THE BEWILDERED: Salvation! There are a few, wandering about looking confused, blinking, rubbing eyes and on occasion staring open mouthed. The frown is one of questioning rather than a greeting. What the hell is going on here? Did she really just say that? Is that guy actually going to park there? When did it become OK for old people to sit down on a sofa and expect to be waited on hand and foot in M&S food hall?…by several staff and a tired looking taxi driver?????????
- Building works. COMING SOON Luxury, Stylish, Stunning collection of new 2, 3, 4 AND 5 bedroom homes. COMING SOON road closures, temporary traffic lights and endless construction noise. COMING SOON two beautiful purpose built retirement villages. COMING SOON another stunning collection of deluxe office spaces.
- Ongoing variable noise. If you like noise, queuing and traffic, move here immediately. You’re going to love it. Walking home from work last week, the traffic was so loud; I put in my headphones and cranked the volume up to max, and couldn’t hear a bloody word of the Audiobook I wanted to listen to, this was the case for the entire 20 minute walk.
- Very little in the way of employment, most people have to work in London, Brighton, Gatwick or Crawley. The train station is a sight to behold at 7.30am. People genuinely appear relieved to be going to work, via a delayed train, on a wet Monday morning.
- Selection of chain places to eat/and or drink, including Prezzo on ‘The Broadway’ (OH the glamour!). The indie cafe in the park is called Tories. I think this is because it is situated in Victoria Park.
- Health. Always people running. All times of day. All weathers. In special running clothes i.e. shorts/lycra/headband/water bottle with hold hole/matching stuff/expensive trainers/arm iPod thingy/running watch. Basically any leisure activity must become competitive in some way. Nobody looks like they are enjoying themselves. It’s not sport, it’s training.

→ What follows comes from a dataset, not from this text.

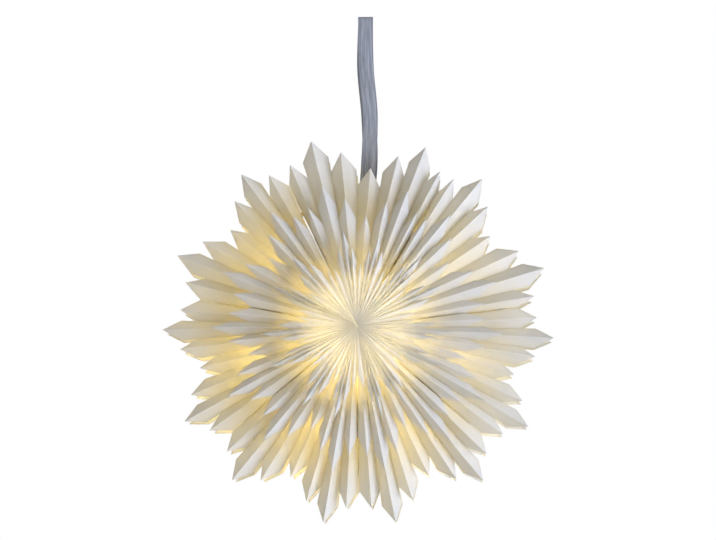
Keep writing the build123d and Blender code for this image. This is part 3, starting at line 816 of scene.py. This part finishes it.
def globe_profile():
    """The globe's outline from its mouth to the middle of its foot, as (radius, height)."""
    points = [(NECK_R, GLOBE_TOP), (NECK_R, GLOBE_TOP - NECK_HIGH)]
    flat = GLOBE_R - ROUND
    for step in range(1, ROUND_STEPS + 1):  # shoulder
        turn = math.radians(90) * step / ROUND_STEPS
        points.append((flat + ROUND * math.sin(turn), GLOBE_TOP - NECK_HIGH - ROUND * (1 - math.cos(turn))))
    for step in range(ROUND_STEPS + 1):  # foot
        turn = math.radians(90) * step / ROUND_STEPS
        points.append((GLOBE_R - ROUND * (1 - math.cos(turn)), GLOBE_FOOT + ROUND * (1 - math.sin(turn))))
    return points + [(0.0, GLOBE_FOOT)]


def spin_globe():
    """The profile extruded point by point and spun round the lamp's axis."""
    profile = globe_profile()
    bpy.ops.object.select_all(action="DESELECT")
    bpy.ops.mesh.primitive_plane_add(size=1 * MM, location=(0, 0, 0))
    globe = bpy.context.object
    globe.name = "frosted_globe"
    bpy.ops.object.mode_set(mode="EDIT")
    bpy.ops.mesh.select_all(action="SELECT")
    bpy.ops.mesh.merge(type="CENTER")
    bpy.ops.transform.translate(value=(profile[0][0], 0, profile[0][1]))
    for before, here in zip(profile, profile[1:]):
        step = (here[0] - before[0], 0, here[1] - before[1])
        bpy.ops.mesh.extrude_region_move(TRANSFORM_OT_translate={"value": step})
    bpy.ops.mesh.select_all(action="SELECT")
    bpy.ops.mesh.spin(steps=SPIN_STEPS, angle=math.tau, center=(0, 0, 0), axis=(0, 0, 1))
    bpy.ops.mesh.select_all(action="SELECT")
    bpy.ops.mesh.remove_doubles(threshold=0.01 * MM)
    bpy.ops.mesh.normals_make_consistent(inside=False)
    bpy.ops.object.mode_set(mode="OBJECT")
    wall = globe.modifiers.new("wall", "SOLIDIFY")
    wall.thickness = GLOBE_WALL
    wall.offset = -1
    bpy.ops.object.modifier_apply(modifier=wall.name)
    bpy.ops.object.shade_smooth_by_angle(angle=math.radians(40))
    return globe


globe = spin_globe()
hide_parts("lamp_diffuser")
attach(globe, "lamp")
print("globe", len(globe.data.polygons), "faces", [round(1000 * x, 1) for x in globe.dimensions])

# %% [markdown]
# ## Frosted polypropylene
#
# The lit globe is milky polypropylene with a fine moulded frost. It glows by itself, brightest
# round the LED at its top, so its emission falls off a little downwards.

# %% Globe material
FROST = 0.8 * MM
GLOW_FOOT, GLOW_TOP = 2.0, 3.2

frosted = new_material("frosted_polypropylene_lit")
on_globe = add_node(frosted, "ShaderNodeTexCoord").outputs["Object"]
globe_split = add_node(frosted, "ShaderNodeSeparateXYZ", Vector=on_globe)
glow_at = add_node(frosted, "ShaderNodeMapRange", Value=globe_split.outputs[2],
                   From_Min=GLOBE_FOOT, From_Max=GLOBE_TOP, To_Min=GLOW_FOOT, To_Max=GLOW_TOP)
frost = add_node(frosted, "ShaderNodeTexNoise", Vector=on_globe, Scale=1 / FROST, Detail=2.0)
frost_bump = add_node(frosted, "ShaderNodeBump", Height=frost.outputs["Fac"],
                      Strength=0.2, Distance=0.05 * MM)
globe_shader = add_node(frosted, "ShaderNodeBsdfPrincipled", Base_Color=linear("#f6f0e2"), Roughness=0.55,
                        Normal=frost_bump.outputs["Normal"], Emission_Color=linear("#ffeaa6"),
                        Emission_Strength=glow_at.outputs[0])
add_node(frosted, "ShaderNodeOutputMaterial", Surface=globe_shader.outputs[0])
wear(globe.data, frosted)
print("frosted globe with", len(frosted.node_tree.nodes), "nodes")

# %% [markdown]
# ## The pieces inside
#
# Most of what follows shows only between the folds, from above, or with the cover lifted. One
# function makes a material from two close tones that wander with the grain of the stuff, a
# roughness, and a fine relief. Each entry says what the eye gets from it.


# %% Plain materials
def grained(name, low, high, rough, metal=0.0, grain=1.0, stretch=(1, 1, 1), relief=0.1):
    """A material of two tones with a grain this many millimetres wide, stretched along an axis."""
    made = new_material(name)
    at = add_node(made, "ShaderNodeTexCoord").outputs["Object"]
    at = add_node(made, "ShaderNodeMapping", Vector=at, Scale=stretch).outputs[0]
    spots = add_node(made, "ShaderNodeTexNoise", Vector=at, Scale=1 / (grain * MM), Detail=4.0, Roughness=0.6)
    spots = spots.outputs["Fac"]
    colour = add_node(made, "ShaderNodeMix", MIX_COLOURS, Factor=spots, i6=linear(low), i7=linear(high))
    worn = add_node(made, "ShaderNodeMapRange", Value=spots, To_Min=rough - 0.08, To_Max=rough + 0.08)
    bump = add_node(made, "ShaderNodeBump", Height=spots, Strength=relief, Distance=0.1 * MM)
    shader = add_node(made, "ShaderNodeBsdfPrincipled", Base_Color=colour.outputs["Result"],
                      Roughness=worn.outputs[0], Metallic=metal, Normal=bump.outputs["Normal"])
    add_node(made, "ShaderNodeOutputMaterial", Surface=shader.outputs[0])
    return made


def dress(material, *nodes):
    """Gives a material to pieces of the construction."""
    for node in nodes:
        wear(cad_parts[node].data, material)


# pale sanded birch: long fine pores along the rod
dress(grained("sanded_birch", "#d9bf93", "#ead8b4", 0.55, grain=0.5, stretch=(0.06, 1, 1), relief=0.25),
      "hanging_rod")
# soft white polyethylene caps: slightly waxy
dress(grained("white_polyethylene_cap", "#eceae4", "#f4f3ee", 0.42, grain=3.0), "rod_end_caps")
# nickel-plated spring steel: soft grey gleam with brushed lines
dress(grained("nickel_plated_spring_steel", "#b9b8b4", "#d5d4d0", 0.32, metal=1.0, grain=0.25,
              stretch=(1, 1, 0.08)), "closing_clip_front", "closing_clip_back")
# moulded white ABS: fine spark-eroded skin, half matt
dress(grained("white_abs_moulded", "#e6e6e2", "#efefec", 0.48, grain=0.4, relief=0.15),
      "lamp_cap", "battery_tube", "battery_cover")
# grey ABS of the neck and the switch knob: a shade glossier from handling
dress(grained("grey_abs_moulded", "#8b8e92", "#999ca0", 0.4, grain=0.4, relief=0.12),
      "lamp_neck", "switch_slider")
# shrunk PVC jacket of the cells: smooth, glossy, dark blue-grey
dress(grained("cell_jacket_shrunk_pvc", "#2f3a4a", "#364253", 0.24, grain=6.0, relief=0.03),
      *[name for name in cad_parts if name.startswith("battery_cell")])
# bright nickel of contacts and springs
dress(grained("nickel_plated_contact_steel", "#c6c4be", "#dedcd6", 0.22, metal=1.0, grain=0.6, relief=0.04),
      "upper_contacts", "battery_springs")
# white solder mask over glass cloth: faint weave
dress(grained("circuit_board_white_mask", "#e9ece8", "#f3f5f1", 0.35, grain=0.7, relief=0.08), "led_board")
# cured phosphor resin: opaque yellow, a little glossy
dress(grained("led_phosphor_resin", "#e8c53a", "#f0d255", 0.28, grain=0.8, relief=0.05), "led_chip")
print("materials so far", len(bpy.data.materials))

# %% [markdown]
# The two leads are one piece of the construction, so their red and black insulation is told apart
# by the side of the lamp's axis they lie on.

# %% Lead insulation
leads = new_material("lead_insulation_red_and_black")
lead_at = add_node(leads, "ShaderNodeTexCoord").outputs["Object"]
lead_split = add_node(leads, "ShaderNodeSeparateXYZ", Vector=lead_at)
lead_side = add_node(leads, "ShaderNodeMath", {"operation": "GREATER_THAN"}, i0=lead_split.outputs[0], i1=0.0)
lead_tone = add_node(leads, "ShaderNodeMix", MIX_COLOURS, Factor=lead_side.outputs[0],
                     i6=linear("#222325"), i7=linear("#b3261e"))
lead_skin = add_node(leads, "ShaderNodeTexNoise", Vector=lead_at, Scale=1 / (0.5 * MM), Detail=2.0)
lead_rough = add_node(leads, "ShaderNodeMapRange", Value=lead_skin.outputs["Fac"], To_Min=0.32, To_Max=0.46)
lead_shader = add_node(leads, "ShaderNodeBsdfPrincipled", Base_Color=lead_tone.outputs["Result"],
                       Roughness=lead_rough.outputs[0])
add_node(leads, "ShaderNodeOutputMaterial", Surface=lead_shader.outputs[0])
dress(leads, "lamp_leads")
print("lead insulation with", len(leads.node_tree.nodes), "nodes")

There was an ‘art installation’ a few years ago, it consisted of a replica model steam train parked in the middle of a roundabout, it made ‘choo choo chuffing’ sounds at intervals, a whistle would blow sometimes, this was a recording played on a loop inside the engine cab, the whole ‘installation’ was badly fenced off. Tribute acts and cover bands play fairly frequently at local venues. One film a month shown at a local Hall. The most difficult part is finding the motivation to go and do anything. Even a weekly shop becomes a stressful ordeal. There are more options if you happen to be over 60.